Period of repetition & state transitions

Period-of-repetition is somewhat similar to the concept of a song motif in that it is a repeated unit; it is an estimate of the typical interval duration between two consecutive renditions of similar sounds. A song motif, however, may contain repeating sounds, so the two measures may differ (SAP2011 does not calculate motif duration -- only period). Earlier we presented the similarity score as a mean of evaluated similarity between two different sounds base on the Euclidean distance between their features. The same idea can be applied for finding similar sections within a single interval of sound (typically, a long one): We start by choosing a frame of sound (insert point) at a random location within an interval of sound outlined by the user and observe the features in a 70ms window around it. A ‘silence’ is not allowed to be an insert point. We first need to depart from the insert point by moving the window forward in time until we encounter sound that is different enough from the original sound to meet a similarity rejection threshold. The default value is 75% similarity. We then keep sliding the window until we find a sound that is similar to the insert point to meet a similarity acceptance threshold. The default is 95% similarity. To obtain a stable estimate of the typical period, the algorithm examines a random sample of 50 random insert points, and measures the interval between eachinsert point and the next rendition of a similar sound. The output is the median of those measurements; that is, it is an estimate of the typical period of sound repetition. To obtain a good estimate of the time interval between two similar renditions you will need to outline a relatively long sound interval.

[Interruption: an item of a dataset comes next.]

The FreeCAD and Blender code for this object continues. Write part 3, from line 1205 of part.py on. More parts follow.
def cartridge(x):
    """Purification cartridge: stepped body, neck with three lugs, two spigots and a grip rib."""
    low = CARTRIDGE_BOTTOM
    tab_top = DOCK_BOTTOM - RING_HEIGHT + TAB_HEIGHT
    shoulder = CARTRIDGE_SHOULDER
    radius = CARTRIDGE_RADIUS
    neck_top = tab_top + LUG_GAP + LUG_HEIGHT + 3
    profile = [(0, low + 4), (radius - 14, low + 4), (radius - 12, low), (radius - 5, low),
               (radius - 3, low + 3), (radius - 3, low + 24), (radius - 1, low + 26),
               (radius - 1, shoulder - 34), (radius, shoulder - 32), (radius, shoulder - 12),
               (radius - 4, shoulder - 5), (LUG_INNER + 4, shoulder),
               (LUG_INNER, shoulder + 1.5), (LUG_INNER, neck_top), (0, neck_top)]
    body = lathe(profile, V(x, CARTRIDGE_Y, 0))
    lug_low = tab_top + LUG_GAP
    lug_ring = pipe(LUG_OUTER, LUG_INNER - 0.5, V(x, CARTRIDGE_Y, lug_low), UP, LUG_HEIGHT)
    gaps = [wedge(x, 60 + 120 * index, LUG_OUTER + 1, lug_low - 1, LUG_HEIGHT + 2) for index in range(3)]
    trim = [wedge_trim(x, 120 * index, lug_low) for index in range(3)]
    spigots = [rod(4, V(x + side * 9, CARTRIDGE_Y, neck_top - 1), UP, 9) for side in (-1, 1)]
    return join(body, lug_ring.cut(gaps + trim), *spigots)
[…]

We cannot tell you exactly how long the interval should be – but it should contain several renditions of syllables, e.g., 10s is reasonable for most bird songs. You can combine several song bouts into one file and then calculate the period. The stability of the measurements should be validated experimentally (e.g., try it on different samples of sounds and make sure that the results are similar). To sum up, Period is an estimate of the typical interval between two occurrences of ‘the same’ sound, starting from a random insert point (anywhere in the outlined interval).

 

In addition to the period measure, SAP2011 also calculates ‘random period’ measure: here instead of progressing from the insert until we find a match, SA+ makes a random search in the outlined interval, until it finds a matching sound. In the ideal case of fully periodic syntax, e.g., 2,3,4,5,2,3,4,5,2,3,4,5… and given an insert of 5, the odds of obtaining 5 in each random draw is 25%, and the mean random period is 4, which is identical to the period. However, if the sound syntax is 2,2,2,3,3,3,4,4,4,5,5,5,… then the random period will remain 4, but the median estimate of period will be much shorter than the random period.

Note: both Period and Random-period are based on random sampling of the data, and will never give you the same answer twice. You must compute them several times and make sure that the estimates give you a stable central tendency.